* start *

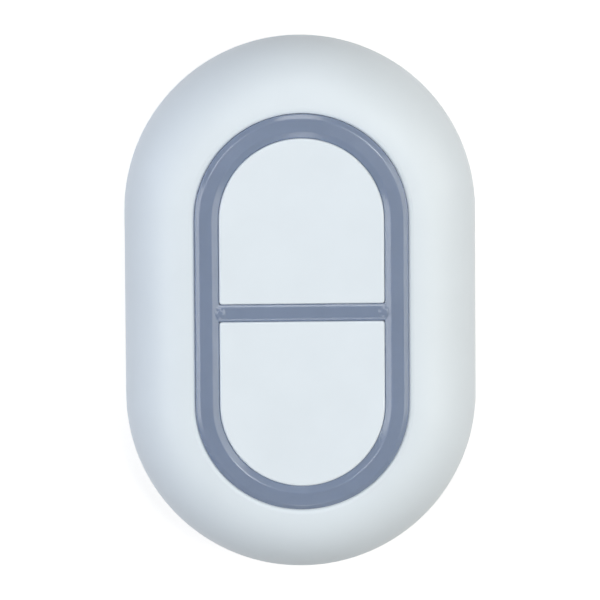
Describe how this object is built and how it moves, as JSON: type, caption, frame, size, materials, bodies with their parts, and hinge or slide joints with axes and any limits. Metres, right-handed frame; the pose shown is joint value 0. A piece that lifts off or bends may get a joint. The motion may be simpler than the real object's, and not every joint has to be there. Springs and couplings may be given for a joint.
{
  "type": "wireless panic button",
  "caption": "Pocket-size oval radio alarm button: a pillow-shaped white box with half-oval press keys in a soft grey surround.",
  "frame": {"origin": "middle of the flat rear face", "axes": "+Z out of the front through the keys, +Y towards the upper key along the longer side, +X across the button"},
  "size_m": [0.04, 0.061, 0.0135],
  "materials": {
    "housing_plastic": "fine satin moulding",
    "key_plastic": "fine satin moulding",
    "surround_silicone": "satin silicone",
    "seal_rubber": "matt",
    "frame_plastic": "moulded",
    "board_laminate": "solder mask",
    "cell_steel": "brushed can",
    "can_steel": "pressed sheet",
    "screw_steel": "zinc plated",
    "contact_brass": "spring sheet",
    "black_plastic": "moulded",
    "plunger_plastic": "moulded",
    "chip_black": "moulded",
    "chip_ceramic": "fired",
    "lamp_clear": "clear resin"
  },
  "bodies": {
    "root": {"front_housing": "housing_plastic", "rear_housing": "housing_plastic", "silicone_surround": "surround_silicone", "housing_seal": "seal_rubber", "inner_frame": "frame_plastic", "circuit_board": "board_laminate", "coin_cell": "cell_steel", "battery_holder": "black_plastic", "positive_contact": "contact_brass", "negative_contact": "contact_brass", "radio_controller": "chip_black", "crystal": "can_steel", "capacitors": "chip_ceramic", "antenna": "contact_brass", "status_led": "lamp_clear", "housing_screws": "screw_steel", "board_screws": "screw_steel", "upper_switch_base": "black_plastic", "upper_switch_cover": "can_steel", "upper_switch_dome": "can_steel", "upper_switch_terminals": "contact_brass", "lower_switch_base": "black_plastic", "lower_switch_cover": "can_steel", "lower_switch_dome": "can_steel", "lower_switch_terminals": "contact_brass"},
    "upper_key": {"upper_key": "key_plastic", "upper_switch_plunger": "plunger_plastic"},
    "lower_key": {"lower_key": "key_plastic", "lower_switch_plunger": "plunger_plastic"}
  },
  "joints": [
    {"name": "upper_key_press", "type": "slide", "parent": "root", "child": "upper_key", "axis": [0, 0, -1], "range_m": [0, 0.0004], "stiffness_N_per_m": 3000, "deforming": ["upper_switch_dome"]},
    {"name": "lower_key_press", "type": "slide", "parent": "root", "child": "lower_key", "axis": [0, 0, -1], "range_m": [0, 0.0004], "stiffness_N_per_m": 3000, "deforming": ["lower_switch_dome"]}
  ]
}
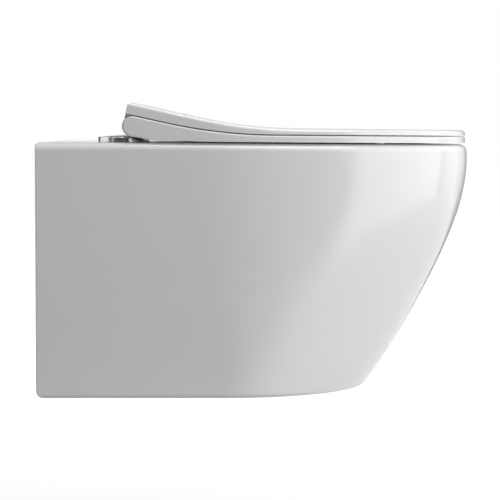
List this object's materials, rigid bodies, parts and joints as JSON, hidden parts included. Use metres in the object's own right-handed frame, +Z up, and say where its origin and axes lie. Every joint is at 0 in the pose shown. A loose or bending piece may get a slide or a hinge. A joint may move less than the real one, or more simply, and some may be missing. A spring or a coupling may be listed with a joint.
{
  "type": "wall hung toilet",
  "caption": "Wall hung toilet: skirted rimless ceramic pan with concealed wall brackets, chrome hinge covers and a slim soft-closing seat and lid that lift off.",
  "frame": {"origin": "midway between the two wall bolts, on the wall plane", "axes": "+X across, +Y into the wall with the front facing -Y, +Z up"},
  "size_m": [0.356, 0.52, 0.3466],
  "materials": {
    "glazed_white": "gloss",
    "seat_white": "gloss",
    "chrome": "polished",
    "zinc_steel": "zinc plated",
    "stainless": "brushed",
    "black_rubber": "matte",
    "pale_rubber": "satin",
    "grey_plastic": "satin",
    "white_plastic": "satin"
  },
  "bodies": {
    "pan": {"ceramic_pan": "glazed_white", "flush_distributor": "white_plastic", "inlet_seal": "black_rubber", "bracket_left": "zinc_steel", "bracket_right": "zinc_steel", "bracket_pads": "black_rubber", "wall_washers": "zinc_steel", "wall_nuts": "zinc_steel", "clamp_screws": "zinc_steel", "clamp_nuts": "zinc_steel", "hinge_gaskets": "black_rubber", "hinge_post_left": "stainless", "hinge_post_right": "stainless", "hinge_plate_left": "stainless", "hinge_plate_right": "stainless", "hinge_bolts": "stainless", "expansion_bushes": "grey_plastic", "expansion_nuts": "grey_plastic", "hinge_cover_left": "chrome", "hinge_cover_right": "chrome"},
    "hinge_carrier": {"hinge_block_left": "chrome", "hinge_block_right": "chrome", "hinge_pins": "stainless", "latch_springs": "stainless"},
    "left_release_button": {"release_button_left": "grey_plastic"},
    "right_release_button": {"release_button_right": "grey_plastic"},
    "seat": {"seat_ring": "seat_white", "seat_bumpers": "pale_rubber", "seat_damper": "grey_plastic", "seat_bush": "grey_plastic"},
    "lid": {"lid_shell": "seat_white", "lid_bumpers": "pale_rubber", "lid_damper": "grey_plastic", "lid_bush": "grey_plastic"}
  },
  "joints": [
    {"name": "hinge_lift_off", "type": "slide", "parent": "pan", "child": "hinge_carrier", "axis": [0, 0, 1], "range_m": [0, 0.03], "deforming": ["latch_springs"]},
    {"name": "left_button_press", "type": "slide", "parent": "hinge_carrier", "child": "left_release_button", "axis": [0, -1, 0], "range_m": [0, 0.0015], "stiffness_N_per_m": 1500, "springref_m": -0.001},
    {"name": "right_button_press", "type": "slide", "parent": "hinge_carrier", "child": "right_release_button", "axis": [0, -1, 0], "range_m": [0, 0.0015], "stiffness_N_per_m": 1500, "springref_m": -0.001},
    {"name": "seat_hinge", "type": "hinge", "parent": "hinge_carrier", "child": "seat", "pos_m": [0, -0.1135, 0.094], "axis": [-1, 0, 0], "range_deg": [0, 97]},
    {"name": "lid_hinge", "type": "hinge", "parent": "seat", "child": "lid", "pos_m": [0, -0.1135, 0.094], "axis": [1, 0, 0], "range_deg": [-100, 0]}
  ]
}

* end *
* start *

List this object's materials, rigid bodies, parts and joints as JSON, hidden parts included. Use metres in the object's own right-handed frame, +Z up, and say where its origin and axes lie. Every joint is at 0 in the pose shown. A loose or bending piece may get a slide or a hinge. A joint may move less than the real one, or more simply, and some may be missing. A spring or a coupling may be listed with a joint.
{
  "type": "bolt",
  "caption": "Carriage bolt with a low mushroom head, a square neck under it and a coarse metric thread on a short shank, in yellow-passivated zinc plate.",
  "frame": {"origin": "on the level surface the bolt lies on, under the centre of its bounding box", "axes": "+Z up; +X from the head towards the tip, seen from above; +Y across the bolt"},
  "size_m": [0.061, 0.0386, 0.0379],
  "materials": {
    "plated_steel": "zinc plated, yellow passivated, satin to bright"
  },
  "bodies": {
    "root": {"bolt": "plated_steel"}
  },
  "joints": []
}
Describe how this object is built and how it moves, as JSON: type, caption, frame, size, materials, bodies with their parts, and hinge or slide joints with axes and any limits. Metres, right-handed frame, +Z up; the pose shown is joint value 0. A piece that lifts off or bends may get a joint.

* end *
* start *

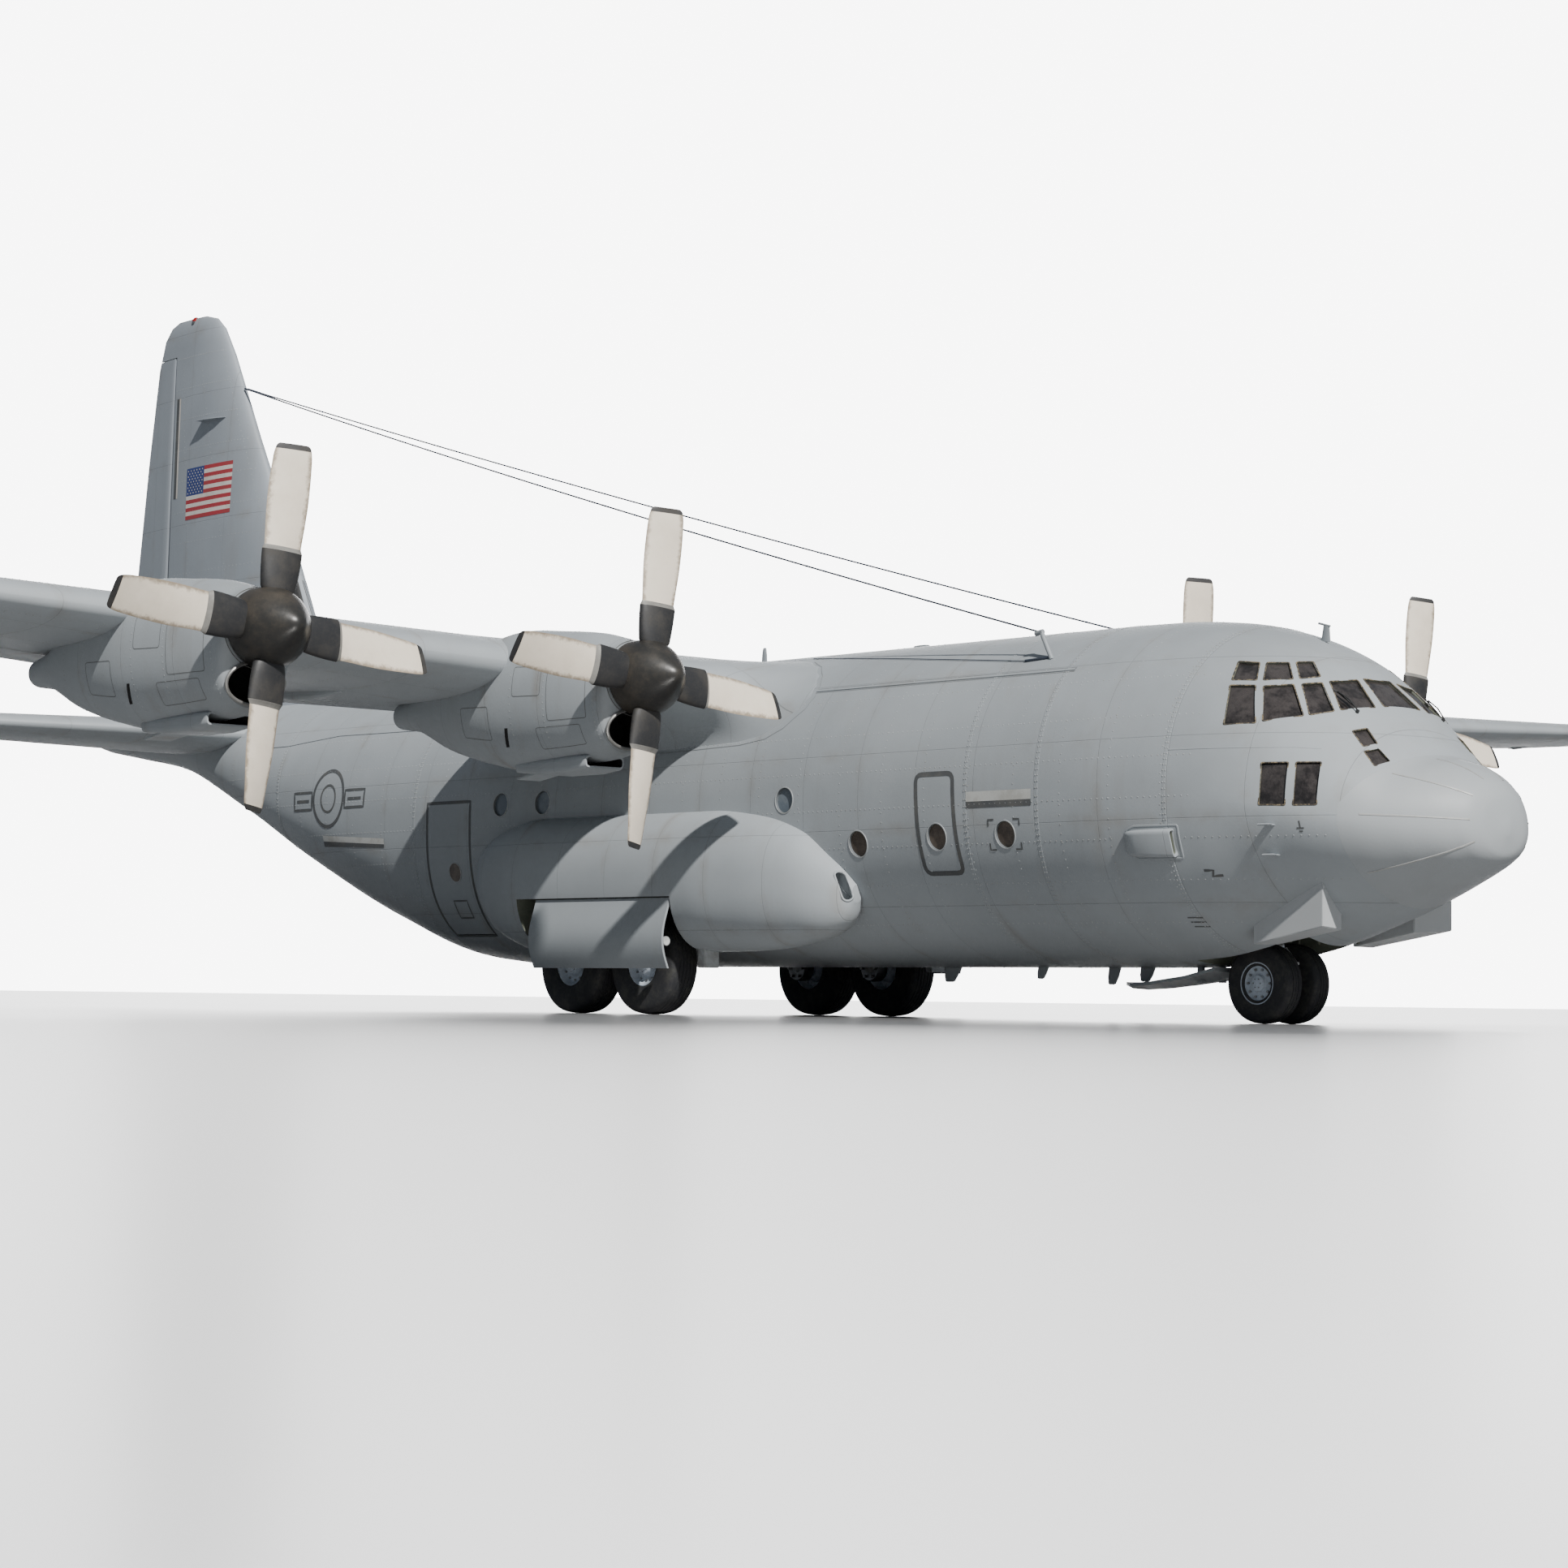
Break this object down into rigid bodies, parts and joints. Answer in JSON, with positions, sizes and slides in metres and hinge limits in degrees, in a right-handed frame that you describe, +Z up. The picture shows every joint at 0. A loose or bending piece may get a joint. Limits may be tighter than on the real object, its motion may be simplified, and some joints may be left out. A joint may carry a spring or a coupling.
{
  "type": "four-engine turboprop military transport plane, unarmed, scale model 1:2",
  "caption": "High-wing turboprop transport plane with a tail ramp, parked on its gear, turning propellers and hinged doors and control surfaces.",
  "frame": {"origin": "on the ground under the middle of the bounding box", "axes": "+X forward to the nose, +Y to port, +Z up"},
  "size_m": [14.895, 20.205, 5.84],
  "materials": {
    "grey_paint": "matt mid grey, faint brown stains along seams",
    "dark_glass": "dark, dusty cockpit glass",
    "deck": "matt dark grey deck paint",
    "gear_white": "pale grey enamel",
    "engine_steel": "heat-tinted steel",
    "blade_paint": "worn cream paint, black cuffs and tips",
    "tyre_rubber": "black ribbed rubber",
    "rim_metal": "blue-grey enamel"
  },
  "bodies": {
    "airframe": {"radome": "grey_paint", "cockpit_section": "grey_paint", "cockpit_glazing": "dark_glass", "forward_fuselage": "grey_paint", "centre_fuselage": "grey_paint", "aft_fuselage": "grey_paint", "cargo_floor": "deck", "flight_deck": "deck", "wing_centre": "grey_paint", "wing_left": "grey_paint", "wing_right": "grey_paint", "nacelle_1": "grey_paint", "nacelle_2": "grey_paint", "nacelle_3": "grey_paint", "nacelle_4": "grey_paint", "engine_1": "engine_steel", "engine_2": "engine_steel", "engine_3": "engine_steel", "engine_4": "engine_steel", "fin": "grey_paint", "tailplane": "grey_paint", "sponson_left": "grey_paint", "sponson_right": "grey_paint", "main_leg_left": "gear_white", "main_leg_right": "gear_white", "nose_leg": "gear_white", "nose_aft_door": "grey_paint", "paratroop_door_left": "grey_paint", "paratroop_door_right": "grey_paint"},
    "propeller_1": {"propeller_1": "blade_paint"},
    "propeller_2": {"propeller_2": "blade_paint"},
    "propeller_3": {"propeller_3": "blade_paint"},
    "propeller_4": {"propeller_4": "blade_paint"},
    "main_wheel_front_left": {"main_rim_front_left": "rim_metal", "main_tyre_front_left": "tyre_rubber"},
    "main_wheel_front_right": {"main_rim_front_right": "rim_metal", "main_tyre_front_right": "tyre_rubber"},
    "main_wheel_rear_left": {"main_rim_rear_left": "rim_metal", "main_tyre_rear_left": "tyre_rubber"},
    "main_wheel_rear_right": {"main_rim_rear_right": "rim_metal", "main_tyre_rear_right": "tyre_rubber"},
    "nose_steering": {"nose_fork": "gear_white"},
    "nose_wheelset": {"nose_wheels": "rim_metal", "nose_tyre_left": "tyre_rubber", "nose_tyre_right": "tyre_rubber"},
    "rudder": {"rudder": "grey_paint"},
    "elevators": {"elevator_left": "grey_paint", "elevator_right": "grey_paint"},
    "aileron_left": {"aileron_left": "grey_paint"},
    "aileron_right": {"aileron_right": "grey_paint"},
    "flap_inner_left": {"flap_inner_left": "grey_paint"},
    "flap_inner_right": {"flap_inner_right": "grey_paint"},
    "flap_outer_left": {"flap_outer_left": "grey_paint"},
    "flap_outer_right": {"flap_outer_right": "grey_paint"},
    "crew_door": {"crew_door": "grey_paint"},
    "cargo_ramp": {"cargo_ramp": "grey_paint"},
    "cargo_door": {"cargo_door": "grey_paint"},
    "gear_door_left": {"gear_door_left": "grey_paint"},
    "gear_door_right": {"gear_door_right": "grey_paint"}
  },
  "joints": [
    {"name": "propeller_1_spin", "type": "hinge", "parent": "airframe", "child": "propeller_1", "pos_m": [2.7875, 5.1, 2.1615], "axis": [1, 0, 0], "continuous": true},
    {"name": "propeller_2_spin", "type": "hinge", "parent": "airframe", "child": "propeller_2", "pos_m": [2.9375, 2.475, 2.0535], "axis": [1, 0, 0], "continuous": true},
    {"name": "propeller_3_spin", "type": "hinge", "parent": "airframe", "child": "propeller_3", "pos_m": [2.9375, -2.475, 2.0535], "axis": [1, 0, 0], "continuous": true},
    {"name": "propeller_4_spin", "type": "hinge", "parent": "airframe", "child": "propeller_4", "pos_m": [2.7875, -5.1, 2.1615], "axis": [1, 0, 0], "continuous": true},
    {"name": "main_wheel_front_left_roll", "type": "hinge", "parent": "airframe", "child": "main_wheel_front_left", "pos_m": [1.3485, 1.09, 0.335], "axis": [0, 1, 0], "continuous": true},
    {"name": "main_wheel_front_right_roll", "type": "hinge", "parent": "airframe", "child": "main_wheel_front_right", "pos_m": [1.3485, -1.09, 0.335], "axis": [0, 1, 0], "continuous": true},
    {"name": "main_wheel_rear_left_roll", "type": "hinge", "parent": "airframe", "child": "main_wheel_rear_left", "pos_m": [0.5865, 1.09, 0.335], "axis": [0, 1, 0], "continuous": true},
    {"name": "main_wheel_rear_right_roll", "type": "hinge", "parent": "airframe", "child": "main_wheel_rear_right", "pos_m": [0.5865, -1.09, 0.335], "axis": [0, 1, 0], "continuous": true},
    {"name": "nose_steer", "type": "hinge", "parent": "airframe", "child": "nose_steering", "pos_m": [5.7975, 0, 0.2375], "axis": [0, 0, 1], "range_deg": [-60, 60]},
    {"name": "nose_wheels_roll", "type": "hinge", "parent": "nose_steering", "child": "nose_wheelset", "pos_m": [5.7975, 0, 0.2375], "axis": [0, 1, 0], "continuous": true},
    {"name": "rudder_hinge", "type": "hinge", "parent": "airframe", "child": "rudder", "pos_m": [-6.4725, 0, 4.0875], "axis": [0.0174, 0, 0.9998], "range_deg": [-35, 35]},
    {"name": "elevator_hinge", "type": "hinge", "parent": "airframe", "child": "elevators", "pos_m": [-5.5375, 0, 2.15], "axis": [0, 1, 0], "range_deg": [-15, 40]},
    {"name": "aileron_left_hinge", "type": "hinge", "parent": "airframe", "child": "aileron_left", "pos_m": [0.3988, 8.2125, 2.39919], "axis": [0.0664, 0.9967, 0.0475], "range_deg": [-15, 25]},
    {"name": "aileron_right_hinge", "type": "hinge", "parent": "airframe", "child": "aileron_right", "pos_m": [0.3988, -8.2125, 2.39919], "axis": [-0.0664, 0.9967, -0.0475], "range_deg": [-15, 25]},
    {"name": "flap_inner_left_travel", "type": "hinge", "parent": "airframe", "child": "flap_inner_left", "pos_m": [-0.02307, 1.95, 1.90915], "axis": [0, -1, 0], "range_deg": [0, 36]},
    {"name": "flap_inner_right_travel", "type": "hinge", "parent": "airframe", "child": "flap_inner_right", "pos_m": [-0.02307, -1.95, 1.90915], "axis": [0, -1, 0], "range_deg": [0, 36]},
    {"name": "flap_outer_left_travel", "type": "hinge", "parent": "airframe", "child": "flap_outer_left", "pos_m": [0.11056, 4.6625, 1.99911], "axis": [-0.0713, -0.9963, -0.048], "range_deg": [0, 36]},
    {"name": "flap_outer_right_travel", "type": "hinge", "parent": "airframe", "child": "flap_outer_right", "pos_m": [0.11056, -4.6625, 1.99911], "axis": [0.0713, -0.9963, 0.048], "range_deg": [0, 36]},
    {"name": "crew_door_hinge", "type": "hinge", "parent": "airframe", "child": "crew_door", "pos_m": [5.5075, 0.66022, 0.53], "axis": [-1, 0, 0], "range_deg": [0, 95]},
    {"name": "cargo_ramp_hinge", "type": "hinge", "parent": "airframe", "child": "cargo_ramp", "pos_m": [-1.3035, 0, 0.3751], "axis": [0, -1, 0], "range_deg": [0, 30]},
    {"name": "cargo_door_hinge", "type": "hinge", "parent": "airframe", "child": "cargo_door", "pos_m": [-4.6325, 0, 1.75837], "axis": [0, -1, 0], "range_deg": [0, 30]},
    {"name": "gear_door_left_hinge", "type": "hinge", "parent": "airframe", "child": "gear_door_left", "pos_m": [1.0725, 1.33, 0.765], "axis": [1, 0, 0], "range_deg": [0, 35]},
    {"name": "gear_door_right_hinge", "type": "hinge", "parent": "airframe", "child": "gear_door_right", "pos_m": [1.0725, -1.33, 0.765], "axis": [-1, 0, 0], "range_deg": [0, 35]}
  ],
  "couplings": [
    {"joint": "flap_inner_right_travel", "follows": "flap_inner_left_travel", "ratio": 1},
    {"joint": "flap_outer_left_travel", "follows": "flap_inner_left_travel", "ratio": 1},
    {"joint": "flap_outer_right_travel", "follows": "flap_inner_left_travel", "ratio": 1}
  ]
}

* end *

### Objective
Report back each line of the entries that holds the string "their".

### Expected output
Describe how this object is built and how it moves, as JSON: type, caption, frame, size, materials, bodies with their parts, and hinge or slide joints with axes and any limits. Metres, right-handed frame; the pose shown is joint value 0. A piece that lifts off or bends may get a joint. The motion may be simpler than the real object's, and not every joint has to be there. Springs and couplings may be given for a joint.
Describe how this object is built and how it moves, as JSON: type, caption, frame, size, materials, bodies with their parts, and hinge or slide joints with axes and any limits. Metres, right-handed frame, +Z up; the pose shown is joint value 0. A piece that lifts off or bends may get a joint.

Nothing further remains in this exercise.